[Goal]
Return all lines from the listing below in which the string "every" occurs.

>> Begin Data for the task

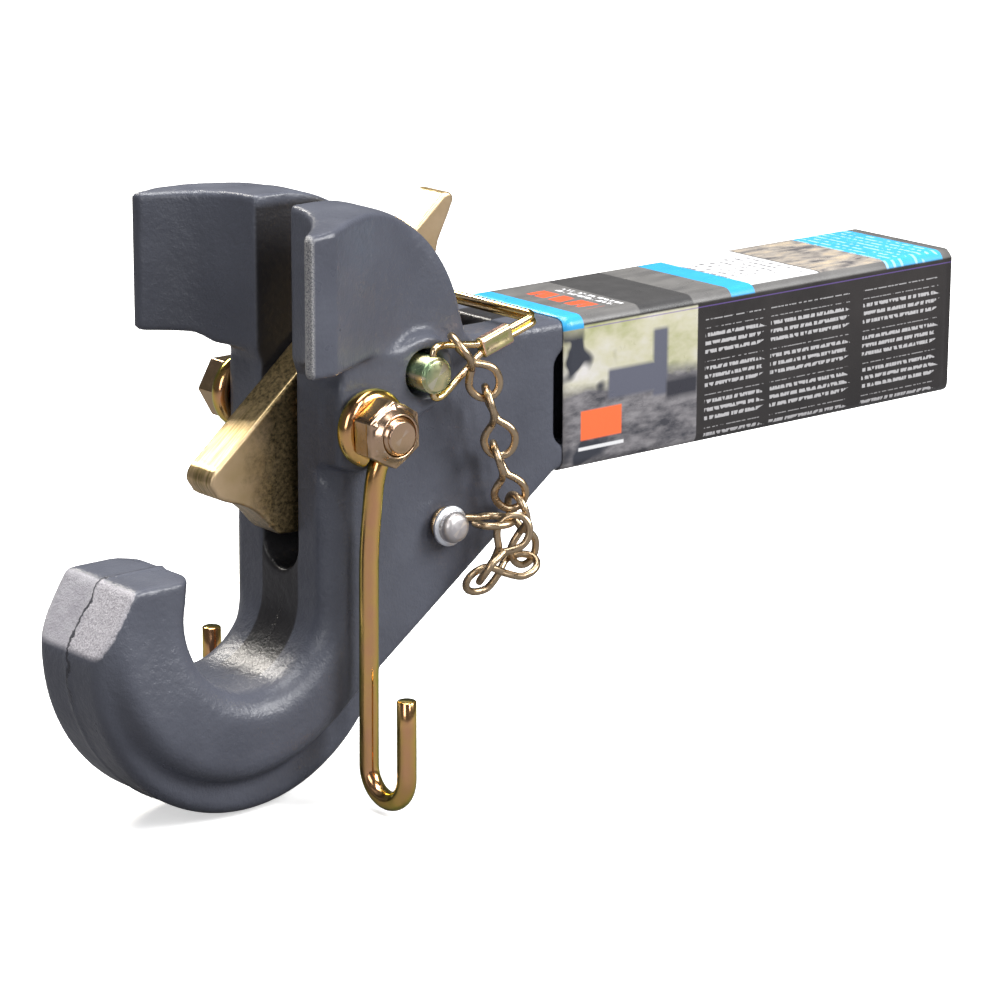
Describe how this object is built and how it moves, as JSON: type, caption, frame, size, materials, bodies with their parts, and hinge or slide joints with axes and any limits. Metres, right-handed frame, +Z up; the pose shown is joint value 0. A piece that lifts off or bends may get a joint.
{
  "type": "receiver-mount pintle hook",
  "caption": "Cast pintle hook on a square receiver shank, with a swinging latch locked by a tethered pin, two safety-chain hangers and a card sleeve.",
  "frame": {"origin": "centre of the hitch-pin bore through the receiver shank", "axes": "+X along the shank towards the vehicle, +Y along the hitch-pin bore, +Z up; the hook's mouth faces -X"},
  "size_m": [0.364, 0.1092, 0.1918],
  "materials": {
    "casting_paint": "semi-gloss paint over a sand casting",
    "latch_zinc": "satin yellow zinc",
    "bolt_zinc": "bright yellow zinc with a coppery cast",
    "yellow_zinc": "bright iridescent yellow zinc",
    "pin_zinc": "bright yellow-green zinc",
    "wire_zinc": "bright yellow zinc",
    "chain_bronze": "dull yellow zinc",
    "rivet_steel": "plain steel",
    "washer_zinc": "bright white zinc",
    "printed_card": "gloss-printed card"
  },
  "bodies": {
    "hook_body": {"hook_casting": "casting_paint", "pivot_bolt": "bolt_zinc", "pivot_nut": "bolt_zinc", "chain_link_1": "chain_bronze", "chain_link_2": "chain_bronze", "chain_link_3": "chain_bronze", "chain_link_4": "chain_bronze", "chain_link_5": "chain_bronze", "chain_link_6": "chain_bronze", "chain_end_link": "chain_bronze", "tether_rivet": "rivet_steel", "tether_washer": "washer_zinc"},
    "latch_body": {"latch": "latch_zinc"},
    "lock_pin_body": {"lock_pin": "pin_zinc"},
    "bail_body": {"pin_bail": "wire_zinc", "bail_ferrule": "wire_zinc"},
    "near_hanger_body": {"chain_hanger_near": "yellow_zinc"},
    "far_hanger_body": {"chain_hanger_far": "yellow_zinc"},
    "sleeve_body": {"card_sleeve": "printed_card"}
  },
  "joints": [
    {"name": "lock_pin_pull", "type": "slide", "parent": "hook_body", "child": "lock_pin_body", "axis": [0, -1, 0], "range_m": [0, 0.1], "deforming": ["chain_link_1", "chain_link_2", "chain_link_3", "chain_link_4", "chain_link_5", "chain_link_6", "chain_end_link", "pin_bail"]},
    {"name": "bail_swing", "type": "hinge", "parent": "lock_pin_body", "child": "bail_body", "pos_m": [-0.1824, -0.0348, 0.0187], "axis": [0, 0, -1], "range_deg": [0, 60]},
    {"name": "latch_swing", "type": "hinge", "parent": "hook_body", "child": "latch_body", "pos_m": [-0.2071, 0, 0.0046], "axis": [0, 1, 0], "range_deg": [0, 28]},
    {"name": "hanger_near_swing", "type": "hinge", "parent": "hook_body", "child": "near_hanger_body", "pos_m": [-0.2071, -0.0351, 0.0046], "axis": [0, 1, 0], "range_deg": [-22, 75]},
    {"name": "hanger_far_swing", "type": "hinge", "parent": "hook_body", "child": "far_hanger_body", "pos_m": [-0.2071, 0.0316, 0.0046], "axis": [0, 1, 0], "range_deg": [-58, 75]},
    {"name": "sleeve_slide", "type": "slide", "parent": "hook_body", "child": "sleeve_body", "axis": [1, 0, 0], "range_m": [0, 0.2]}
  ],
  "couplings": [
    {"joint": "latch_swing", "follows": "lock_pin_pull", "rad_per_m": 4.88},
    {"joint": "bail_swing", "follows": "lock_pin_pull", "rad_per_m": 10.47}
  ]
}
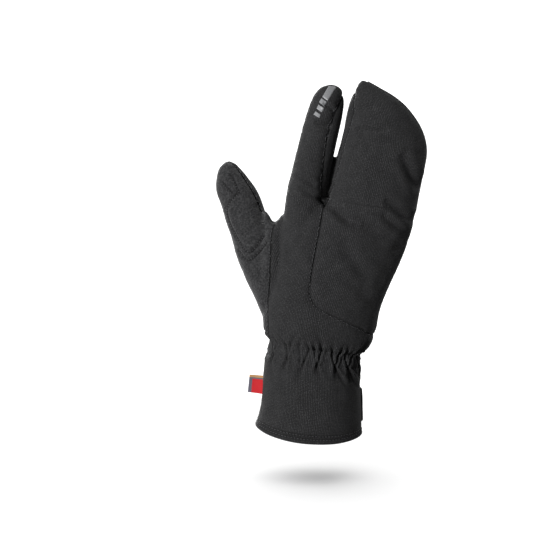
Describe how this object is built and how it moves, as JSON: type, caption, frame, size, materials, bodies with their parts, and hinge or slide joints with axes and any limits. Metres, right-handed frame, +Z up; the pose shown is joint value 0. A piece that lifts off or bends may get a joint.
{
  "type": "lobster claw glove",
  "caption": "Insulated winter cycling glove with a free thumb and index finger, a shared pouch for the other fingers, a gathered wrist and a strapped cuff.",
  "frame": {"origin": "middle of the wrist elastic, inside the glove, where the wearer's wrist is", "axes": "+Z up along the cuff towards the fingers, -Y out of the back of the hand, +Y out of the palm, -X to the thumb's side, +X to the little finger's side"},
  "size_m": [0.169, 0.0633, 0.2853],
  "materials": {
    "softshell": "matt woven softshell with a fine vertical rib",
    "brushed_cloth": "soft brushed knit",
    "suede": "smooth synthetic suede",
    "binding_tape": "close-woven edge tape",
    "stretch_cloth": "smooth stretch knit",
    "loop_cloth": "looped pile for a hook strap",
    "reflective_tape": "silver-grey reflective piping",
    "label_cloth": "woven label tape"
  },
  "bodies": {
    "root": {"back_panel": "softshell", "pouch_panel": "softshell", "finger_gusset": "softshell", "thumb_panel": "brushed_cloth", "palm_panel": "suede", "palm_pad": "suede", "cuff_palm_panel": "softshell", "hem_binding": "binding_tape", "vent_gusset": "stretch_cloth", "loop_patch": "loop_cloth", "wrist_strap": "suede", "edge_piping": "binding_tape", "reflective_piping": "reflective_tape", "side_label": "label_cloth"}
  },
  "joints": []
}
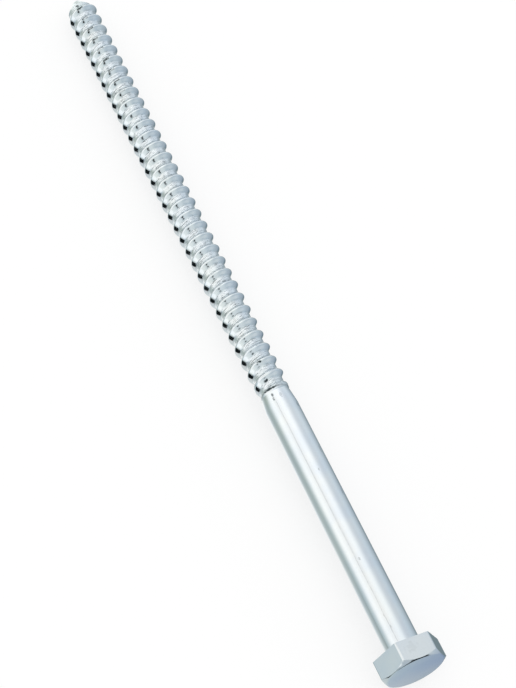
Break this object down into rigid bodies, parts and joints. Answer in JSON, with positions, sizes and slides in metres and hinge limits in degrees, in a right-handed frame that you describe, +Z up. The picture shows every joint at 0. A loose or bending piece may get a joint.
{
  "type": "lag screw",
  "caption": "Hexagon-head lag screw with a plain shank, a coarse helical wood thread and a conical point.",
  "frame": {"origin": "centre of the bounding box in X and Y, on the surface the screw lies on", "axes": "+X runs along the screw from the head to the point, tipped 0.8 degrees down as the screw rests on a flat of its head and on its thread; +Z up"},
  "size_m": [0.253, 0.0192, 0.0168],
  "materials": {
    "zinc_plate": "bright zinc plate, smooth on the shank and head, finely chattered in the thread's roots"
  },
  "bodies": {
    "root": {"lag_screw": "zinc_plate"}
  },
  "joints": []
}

>> End Data for the task
>> Begin Data for the task

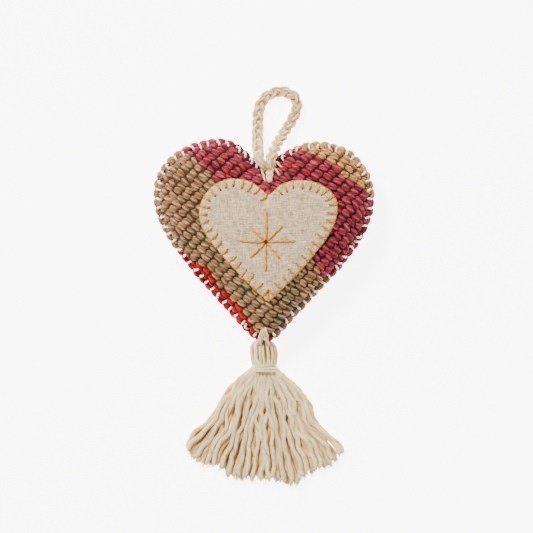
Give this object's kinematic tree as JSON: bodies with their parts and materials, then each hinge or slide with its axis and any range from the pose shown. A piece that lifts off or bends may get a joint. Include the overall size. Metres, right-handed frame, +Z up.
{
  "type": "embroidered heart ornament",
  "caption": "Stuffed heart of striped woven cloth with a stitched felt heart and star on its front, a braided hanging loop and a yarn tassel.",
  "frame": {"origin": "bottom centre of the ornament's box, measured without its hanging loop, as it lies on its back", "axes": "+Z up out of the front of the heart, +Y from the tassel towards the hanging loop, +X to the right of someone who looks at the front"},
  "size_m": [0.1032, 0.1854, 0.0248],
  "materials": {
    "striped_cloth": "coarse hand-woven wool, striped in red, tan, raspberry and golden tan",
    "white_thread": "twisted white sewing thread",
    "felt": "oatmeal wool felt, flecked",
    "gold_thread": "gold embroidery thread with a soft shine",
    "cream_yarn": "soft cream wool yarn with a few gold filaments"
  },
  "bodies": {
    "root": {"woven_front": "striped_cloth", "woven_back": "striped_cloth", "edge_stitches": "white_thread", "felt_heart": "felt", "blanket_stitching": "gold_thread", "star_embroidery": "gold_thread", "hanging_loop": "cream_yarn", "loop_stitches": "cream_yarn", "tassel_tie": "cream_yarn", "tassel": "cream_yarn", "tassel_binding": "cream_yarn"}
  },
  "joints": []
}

>> End Data for the task
>> Begin Data for the task

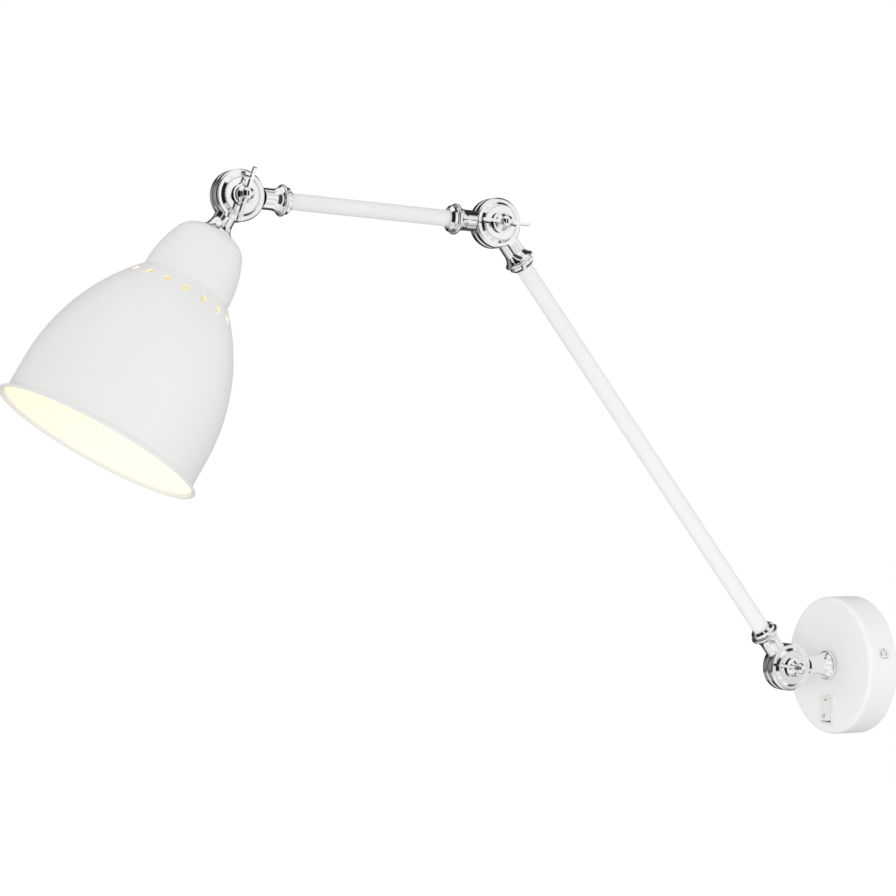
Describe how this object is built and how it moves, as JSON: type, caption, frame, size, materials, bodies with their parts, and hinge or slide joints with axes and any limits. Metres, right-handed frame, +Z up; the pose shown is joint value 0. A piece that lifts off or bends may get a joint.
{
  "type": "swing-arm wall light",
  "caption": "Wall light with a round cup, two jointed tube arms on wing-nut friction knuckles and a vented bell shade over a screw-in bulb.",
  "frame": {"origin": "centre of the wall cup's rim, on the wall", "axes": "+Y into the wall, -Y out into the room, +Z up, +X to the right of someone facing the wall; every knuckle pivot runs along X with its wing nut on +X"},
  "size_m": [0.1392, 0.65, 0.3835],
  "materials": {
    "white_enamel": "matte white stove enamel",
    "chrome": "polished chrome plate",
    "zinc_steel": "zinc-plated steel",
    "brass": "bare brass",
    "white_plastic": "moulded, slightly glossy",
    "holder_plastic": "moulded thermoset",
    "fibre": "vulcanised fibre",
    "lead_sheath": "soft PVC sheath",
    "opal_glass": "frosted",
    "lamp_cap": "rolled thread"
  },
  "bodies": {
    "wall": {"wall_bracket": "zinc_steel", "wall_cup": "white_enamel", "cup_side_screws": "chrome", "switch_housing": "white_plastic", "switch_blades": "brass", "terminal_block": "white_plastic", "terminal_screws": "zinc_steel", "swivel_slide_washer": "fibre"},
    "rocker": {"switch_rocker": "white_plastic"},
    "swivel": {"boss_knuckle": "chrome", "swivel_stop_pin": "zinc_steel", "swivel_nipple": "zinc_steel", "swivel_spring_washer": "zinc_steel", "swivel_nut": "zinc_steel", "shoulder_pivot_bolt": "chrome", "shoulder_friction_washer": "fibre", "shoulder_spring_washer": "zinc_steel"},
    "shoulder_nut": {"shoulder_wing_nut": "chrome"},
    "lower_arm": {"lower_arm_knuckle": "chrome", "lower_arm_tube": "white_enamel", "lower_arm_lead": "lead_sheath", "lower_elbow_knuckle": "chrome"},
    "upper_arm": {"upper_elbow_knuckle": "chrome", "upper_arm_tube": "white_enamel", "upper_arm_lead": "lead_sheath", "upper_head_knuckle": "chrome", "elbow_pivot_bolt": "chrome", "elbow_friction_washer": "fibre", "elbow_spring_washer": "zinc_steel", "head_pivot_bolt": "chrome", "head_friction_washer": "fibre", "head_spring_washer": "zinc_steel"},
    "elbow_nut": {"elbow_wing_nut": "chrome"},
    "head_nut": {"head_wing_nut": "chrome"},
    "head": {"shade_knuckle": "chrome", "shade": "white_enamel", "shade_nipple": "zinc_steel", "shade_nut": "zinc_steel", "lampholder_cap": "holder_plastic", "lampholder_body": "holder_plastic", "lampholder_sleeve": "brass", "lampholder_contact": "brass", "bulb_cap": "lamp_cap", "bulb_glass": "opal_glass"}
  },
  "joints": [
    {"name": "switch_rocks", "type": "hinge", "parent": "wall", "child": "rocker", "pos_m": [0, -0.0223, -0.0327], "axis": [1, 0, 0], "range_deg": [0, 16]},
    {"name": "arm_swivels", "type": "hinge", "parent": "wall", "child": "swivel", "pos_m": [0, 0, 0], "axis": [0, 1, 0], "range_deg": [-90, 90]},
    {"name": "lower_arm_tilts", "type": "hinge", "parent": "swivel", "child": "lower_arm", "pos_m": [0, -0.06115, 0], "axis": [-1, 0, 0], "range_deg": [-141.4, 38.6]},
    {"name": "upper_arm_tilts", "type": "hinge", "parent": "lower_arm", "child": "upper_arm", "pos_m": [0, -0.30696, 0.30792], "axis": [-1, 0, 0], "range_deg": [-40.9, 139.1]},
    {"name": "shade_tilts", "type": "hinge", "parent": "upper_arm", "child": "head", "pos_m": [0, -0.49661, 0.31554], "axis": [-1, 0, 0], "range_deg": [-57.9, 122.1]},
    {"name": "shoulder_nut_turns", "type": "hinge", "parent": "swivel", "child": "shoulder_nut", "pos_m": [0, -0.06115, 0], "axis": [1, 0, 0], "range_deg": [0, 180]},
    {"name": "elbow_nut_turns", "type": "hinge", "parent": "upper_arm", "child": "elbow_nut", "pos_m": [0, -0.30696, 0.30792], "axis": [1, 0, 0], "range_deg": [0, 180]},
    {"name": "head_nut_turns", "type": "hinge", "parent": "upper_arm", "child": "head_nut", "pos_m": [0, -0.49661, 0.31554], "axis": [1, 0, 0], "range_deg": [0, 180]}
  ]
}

>> End Data for the task

[Solved exercise]
Break this object down into rigid bodies, parts and joints. Answer in JSON, with positions, sizes and slides in metres and hinge limits in degrees, in a right-handed frame that you describe, +Z up. The picture shows every joint at 0. A loose or bending piece may get a joint.
  "frame": {"origin": "centre of the wall cup's rim, on the wall", "axes": "+Y into the wall, -Y out into the room, +Z up, +X to the right of someone facing the wall; every knuckle pivot runs along X with its wing nut on +X"},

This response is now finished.